In trying to ascertain the course of social development among the Greeks, the inquirer is met by an initial difficulty. The Greeks were not one great people like the Israelites, migrating into and settling in a new country, flowing with milk and honey. Their movements were erratic and various, and took place at very different times. Several partial migrations are described in Homer, and others are referred to as having taken place only a few generations back. The continuation of unsettled life must have had the effect of giving cohesion to the individual sections into which the Greeks were divided, in proportion as the process of settlement was protracted and difficult.

But in spite of divergencies caused by natural surroundings, by the hostility or subservience of previous occupants of the soil, there are some features of the tribal system, wherever it is examined, so inherent in its structure as to seem almost indelible. A new civilisation was not formed to fit into the angles of city walls. Even modification could take place only of those customs whose roots did not strike too deeply into the essence of the composition of tribal society.

It is the object of these notes to try to put back in their true setting some of the conditions prevailing, sometimes incongruously with city life, among the Greeks in historical times, and by comparison with analogous survivals in known tribal communities, of whose condition we have fuller records, to establish their real historical continuity from an earlier stage of habit and belief.

In the centre of most towns of Greece stood the Prytaneum or magistrates' hall, and in the Prytaneum was the sacred hearth to which attached such reverence that in the most solemn oaths the name of Hestia was invoked even before that of Zeus. Thucydides states that each ???? or village of Attica had its hearth or Prytaneum of its own, but looked up to the Hestia and Prytaneum in the city of Athens as the great centre of their larger polity. In just the same way the lesser kindreds of a tribe would have their sacred hearths and rites, but would look to the hearth and person of their chief as symbolical of their tribal unity. Thucydides also mentions how great a wrench it seemed to the Athenians to be compelled to leave their "sacred" homes, to take refuge within the walls of Athens from the impending invasion by the Spartans.

Mr. Frazer also maintains that the reverence for the hearth and the concentration of such reverence on the hearth of the chieftain was the result of the difficulty of kindling a fire from rubbing sticks together, and of the responsibility thus devolving upon the chieftain unfailingly to provide fire for his people. Whether this was the origin or not, before the times that come within the scope of this inquiry, the hearth had acquired a real sanctity which had become involved in the larger idea of it as the centre of a kindred, including on occasion the mysterious presence also of long dead ancestors.

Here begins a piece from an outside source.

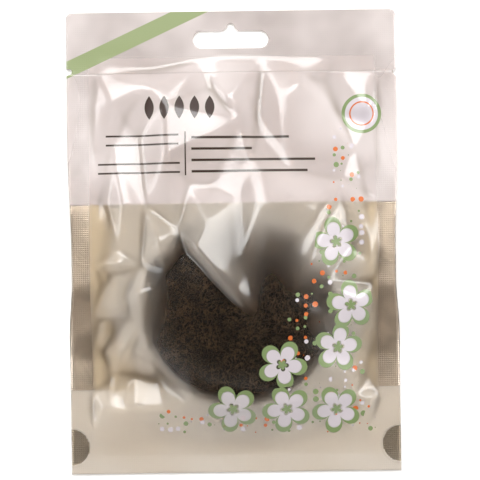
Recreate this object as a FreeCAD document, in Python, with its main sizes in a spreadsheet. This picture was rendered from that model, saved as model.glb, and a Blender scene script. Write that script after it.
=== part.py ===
import FreeCAD, Part
import math
import os

import Sketcher
from FreeCAD import Placement, Rotation, Vector

# A half-ball konjac sponge in its flat, heat-sealed stand-up pouch, lying on its back.
# Frame: +X to the pouch's right, +Y to its top, +Z out of its front film.
# The origin is under the middle of the pouch, on the surface that it lies on.

doc = FreeCAD.newDocument("konjac_sponge_pouch")

# Driving sizes in millimetres: pouch outline and film
pouch_width = 140.0
pouch_height = 196.0
waist_draw_in = 1.8
top_corner_radius = 2.5
film_gauge = 0.15
layer_gap = 0.1

# Seals
side_seal_width = 9.5
bottom_seal_width = 7.5
seal_lift = 9.0

# Broad folds of the loose front film
fold_height = 6.0
fold_reach = 16.0
fold_fade = 9.0
fold_clearance = 2.0

# Folded bottom gusset and its round spot seals
gusset_depth = 35.6
spot_seal_radius = 8.0
spot_seal_height = 11.4

# Tear-off header
header_depth = 26.0
tear_gap = 0.1
round_notch_depth = 2.3
round_notch_opening = 2.5
round_notch_below_top = 25.0
vee_notch_depth = 1.8
vee_notch_opening = 3.8
vee_notch_below_top = 26.8

# Hang slot
slot_length = 32.0
slot_opening = 7.3
slot_below_top = 15.8
slot_bell_base = 6.5
slot_bell_height = 3.2
slot_bell_crown = 1.5

# Sponge
sponge_diameter = 85.0
sponge_thickness = 24.0
sponge_rim_radius = 7.0
sponge_offset = 2.0
sponge_above_bottom = 28.0
sponge_base_gap = 0.3
film_clearance = 0.6

# Cuts
cut_overrun = 1.0

# Every size above goes into the sheet under its own name
sizes = {name: value for name, value in dict(vars()).items() if isinstance(value, float)}
sheet = doc.addObject("Spreadsheet::Sheet", "Sizes")
for row, (alias, value) in enumerate(sizes.items(), start=1):
    sheet.set(f"A{row}", alias)
    sheet.set(f"B{row}", str(value))
    sheet.setAlias(f"B{row}", alias)
doc.recompute()


def named(text):
    # An expression on the sheet's names, written with the names alone
    for alias in sorted(sizes, key=len, reverse=True):
        text = text.replace("$" + alias, "Sizes." + alias)
    return text


def amount(text):
    return float(sheet.evalExpression(named(text)))


# Heights of the film layers where they lie flat
header_front_floor = "($film_gauge + $layer_gap)"
gusset_floor = "($film_gauge + $layer_gap)"
gusset_top = f"({gusset_floor} + 2 * $film_gauge + $layer_gap)"
sponge_floor = f"({gusset_top} + $sponge_base_gap)"

# Places up the pouch
top_edge = "($pouch_height / 2)"
bottom_edge = "(-$pouch_height / 2)"
tear_line = f"({top_edge} - $header_depth)"
fold_line = f"({bottom_edge} + $gusset_depth)"
sponge_middle = f"({bottom_edge} + $sponge_above_bottom + $sponge_diameter / 2)"


def originPlane(body, role):
    return next(item for item in body.Origin.OriginFeatures if item.Role == role)


def newSketch(body, name, role, height=None):
    sketch = body.newObject("Sketcher::SketchObject", name)
    sketch.AttachmentSupport = (originPlane(body, role), [""])
    sketch.MapMode = "FlatFace"
    if height:
        sketch.setExpression("AttachmentOffset.Base.z", named(height))
    return sketch


def pin(sketch, curve, end, across=None, up=None):
    # Holds one point of a curve at a named distance from the sketch's origin
    for kind, text in (("DistanceX", across), ("DistanceY", up)):
        if text is not None:
            rule = Sketcher.Constraint(kind, -1, 1, curve, end, amount(text))
            index = sketch.addConstraint(rule)
            sketch.setExpression(f"Constraints[{index}]", named(text))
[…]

Although the religious life of the Greeks was always complex, there is not to be found in Homer the broad distinction drawn afterwards between public and private gods. It is noticeable that the later Greeks sought to draw into their homes the beneficent influence of one or other of the greater gods, whose protection and guidance were claimed in times of need by all members of the household. Secondary influences, though none the less strongly felt, were those of the past heroes of the house, sometimes only just dead, to be propitiated at the family tombs or hearth. Anxiety on this head, and the deeply-rooted belief in the real need to the dead of attentions from the living, were, it will be seen, most powerful factors in the development of Greek society.